Mit elf Jahren findet Rose im Wald eine riesige Hand aus Metall. Jahre später bietet sich der mittlerweile promovierten Wissenschaftlerin die Möglichkeit, dieses Artefakt zu erforschen.

“Ich wusste, dass wir die falschen Fragen stellten, aber ich kannte die richtigen nicht.” – Dr. Rose Franklin (S. 23)

Im Interview erzählt Dr. Rose Franklin später von ihrem Leben seit jenem Tag, als die große Hand in ihr Leben trat. Jahrelang vom Militär unter Verschluss gehalten, war es eher Zufall, dass ausgerechnet sie nun mit der Aufgabe betraut wird, diese zu erforschen.

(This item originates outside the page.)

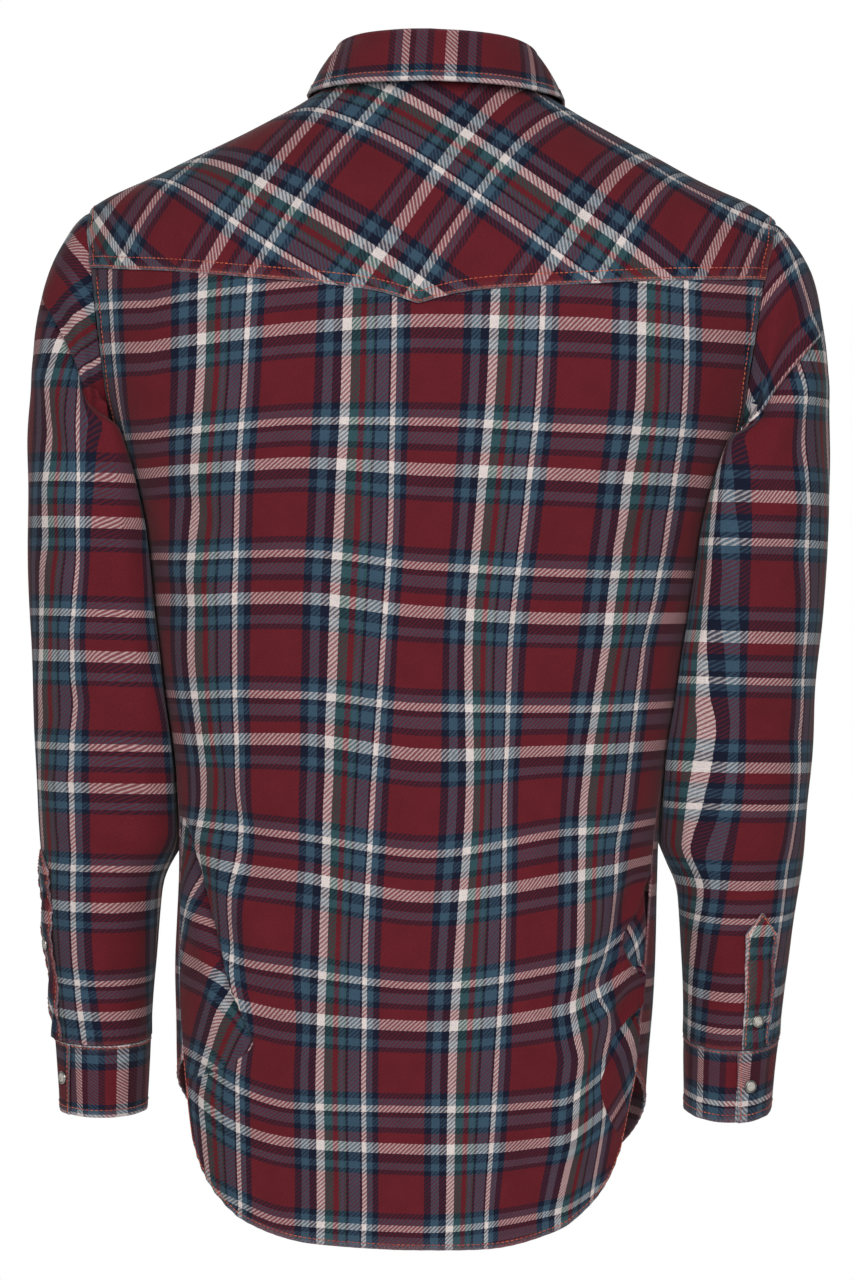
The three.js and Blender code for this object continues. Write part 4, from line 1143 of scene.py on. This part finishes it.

Denn über Herkunft und Alter des Artefaktes rätselt man. Ersten Erkenntnissen zufolge lag die Hand seit etwa 6.000 Jahren in einer Kammer begraben. Die Wände der Kammer sind mit 16 Tafeln verkleidet, auf denen sich Schriftzeichen befinden, die seit 17 Jahren ohne nachweisbare Energiequelle leuchten. Die Hand selbst wiegt 32 Tonnen. Nach der Analyse ihrer Zusammensetzung sollte sie ein Vielfaches wiegen. So wirft die Hand unzählige Fragen auf, die niemand beantworten kann.
Rose ist nicht zuletzt wegen ihrer persönlichen Bindung zum Artefakt an der Aufklärung des Rätsels interessiert. Als Wissenschaftlerin ruiniert es ihren Ruf, zu behaupten, die Artefakte seien außerirdischen Ursprungs. Was aber, wenn sie einfach nicht von der Erde stammen können?

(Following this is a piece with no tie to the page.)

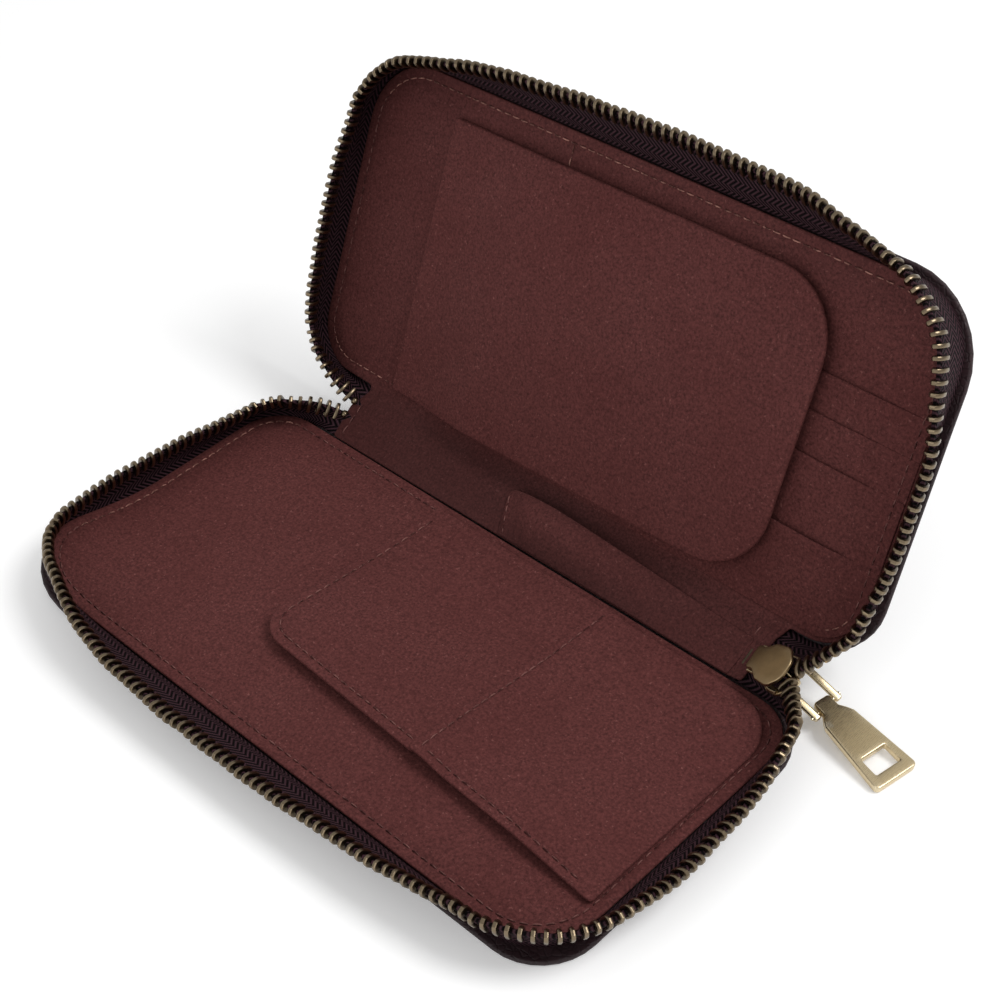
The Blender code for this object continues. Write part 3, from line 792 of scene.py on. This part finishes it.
def lining_corners():
    """The outlines of the lower lining, and of the upper one with the spine's."""
    near = 0.12 * MM
    lower = [
        (-HALF, near, SPINE_CORNER), (HALF, near, SPINE_CORNER), (HALF, FAR, OUTER_CORNER),
        (-HALF, FAR, OUTER_CORNER),
    ]
    foot, end, neck = -SPINE_WIDTH + 0.15 * MM, STRIP_HALF + 3.3 * MM, NEAR - 0.6 * MM
    upper = [
        (-STRIP_HALF, foot, 0.8 * MM), (end, foot + 0.3 * MM, 0.8 * MM),
        (end + 1.6 * MM, neck, 0.8 * MM), *lower[1:], lower[0],
        (-STRIP_HALF + 1.4 * MM, neck, 1.5 * MM), (-STRIP_HALF - 1.6 * MM, -8 * MM, 1.2 * MM),
    ]
    return lower, upper


def build_linings():
    """The lower lining, and the upper one with the spine's, which are one bent sheet."""
    lower, upper = lining_corners()
    rolled = {"edge": 0.38 * MM, "grooves": groove_rings()}
    suede_sheet(
        "lower_lining_leather", lower, LOWER.at, lower_height, LINING, ["lower_lining"],
        body="lower_half", **rolled,
    )
    obj = suede_sheet(
        "upper_lining_leather", upper, bent(UPPER, STRIP_BEND), upper_height, LINING,
        ["upper_lining", "spine_lining"], stride=2.6 * MM, nap=upper_nap, **rolled,
    )
    fold(obj, UPPER, STRIP_BEND)
    ring = rounded(lower, STITCH_INSET)
    # Painted highlight: the same seams are drawn in the paler thread along the lower lining's -X edge, the
    # upper lining's top and fold edges, and the short seam at the top.
    lower_rows = split_seam(LOWER, ring, lower_height, lambda u, v: u < -78 * MM and v < 70 * MM)
    upper_rows = split_seam(UPPER, ring, stack_height, lambda u, v: v > 76 * MM or v < 8 * MM)
    mark_u, mark_v = -22.7 * MM, 76.8 * MM
    mark = [(mark_u, mark_v), (mark_u, FAR - STITCH_INSET)]
    upper_rows[0].extend(seam(UPPER, mark, upper_height, 0.6 * MM))
    for side, (pale, tonal) in (("lower", lower_rows), ("upper", upper_rows)):
        sew(f"{side}_lining_painted_highlight_stitches", pale, PAINTED_HIGHLIGHT_THREAD, f"{side}_half")
        sew(f"{side}_lining_stitches", tonal, TONAL_THREAD, f"{side}_half")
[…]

Psychoanalyse eines Expertenteams

Die folgende Kooperation aus Wissenschaftern der NSA und dem Militär findet unter strengster Geheimhaltung statt. Weltweit werden Einsätze geflogen, um die noch fehlenden Teile des Körpers zu finden. Dabei laufen sie ständig Gefahr, einen dritten Weltkrieg auszulösen, sollte eine fremde Regierung es darauf anlegen. Gleichzeitig wird unter der Leitung Dr. Franklins ein Team zusammengestellt, welches zum Ziel hat, die richtigen Fragen zu stellen – und wenn möglich zu beantworten.

Kara Resnik, eine ausgemusterte Hubschrauberpilotin der Army, ist die beste auf ihrem Gebiet. Doch sie wehrt sich standhaft zu kooperieren. Nein, Kara Resnik ist die Aufklärung der Artefakte schnurzegal. Bis man ihr eine zweite Chance bietet. Die Pilotin soll trotz Sehschwäche wieder fliegen. Und dafür würde sie alles tun!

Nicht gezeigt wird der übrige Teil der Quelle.